这首缠绵情歌被杨磊唱得极其深情、投入,杨磊本来声音就好听,唱起歌来更是动人,唱完了就有人喊:“杨磊,你恋爱了吧!”
“谁恋爱了!”杨磊打哈哈。
“肯定恋爱了,把潘西带来看看呗!”哥几个不放过杨磊。
“人家杨磊还没搞对象呢。”房宇还帮他打圆场。
杨磊差点没说,我想搞的对象就是你。
之前两人都忙,杨磊好一阵没在房宇那住,当晚唱完了歌先回了房宇的房子,杨磊酒劲上来了也不想走了,两人歪床上还聊着白天那黄毛的事,聊起来又是一通乐。
这时候灯关着,窗户开着,这晚上有些热,夜色透进房宇的床铺上,却让人有些燥热。
杨磊和房宇说笑,笑着笑着,在有些燥热的气温里,身上就渐渐起了热度,心里有东西也在升腾。
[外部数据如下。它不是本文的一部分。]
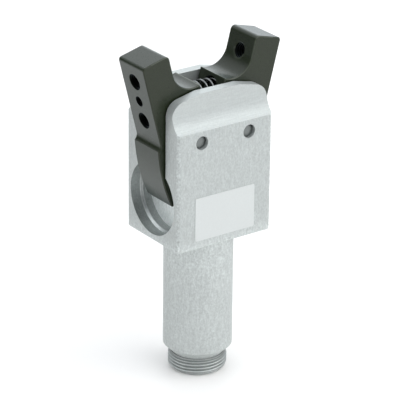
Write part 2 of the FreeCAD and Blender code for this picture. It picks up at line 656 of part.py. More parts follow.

杨磊看了房宇一眼,房宇喝了酒,也觉得热,脖子上有汗滑到胸膛上,在外面透进来的光线下,晶亮晶亮。
杨磊不吭声,喉咙动了一下,然后微微向房宇靠近,转头看着他,低声:
“……房宇,我们来玩儿吧?”
第 21章
“……”
房宇看了看他,没说同意,也没说不同意。
杨磊在黑暗里舔了一下嘴唇,等了片刻,就当作房宇已经同意了,手就慢慢伸了过去,覆盖在房宇下面的那一团上。
房宇沉默,但没把杨磊的手推开。
杨磊覆在了上面,却不敢动。他怕房宇会抗拒,会把他甩开。
短暂的停顿,却让杨磊心跳如鼓。见房宇没有抗拒,杨磊的手开始动了起来。
他隔着裤子,慢慢摸揉着那饱满的一团,用手指小心翼翼地描摹这头蛰伏的猛虎的形状,感受到那裤子里的东西在他的手中渐渐胀大起来,慢慢地抬头,鼓起。
杨磊口干舌燥,自己的下面也抬了起来。他加重了呼吸,看到一直沉默的房宇胸口也在起伏。
陌生的混乱的冲动,生理的快感的本能,都让这两个精力旺盛的年轻男人选择了默认这场荒唐。
杨磊轻轻拉出了房宇的背心,有些急切又克制地把手伸了进去,抚摸房宇的身体。
“……干啥呢”房宇终于说话了。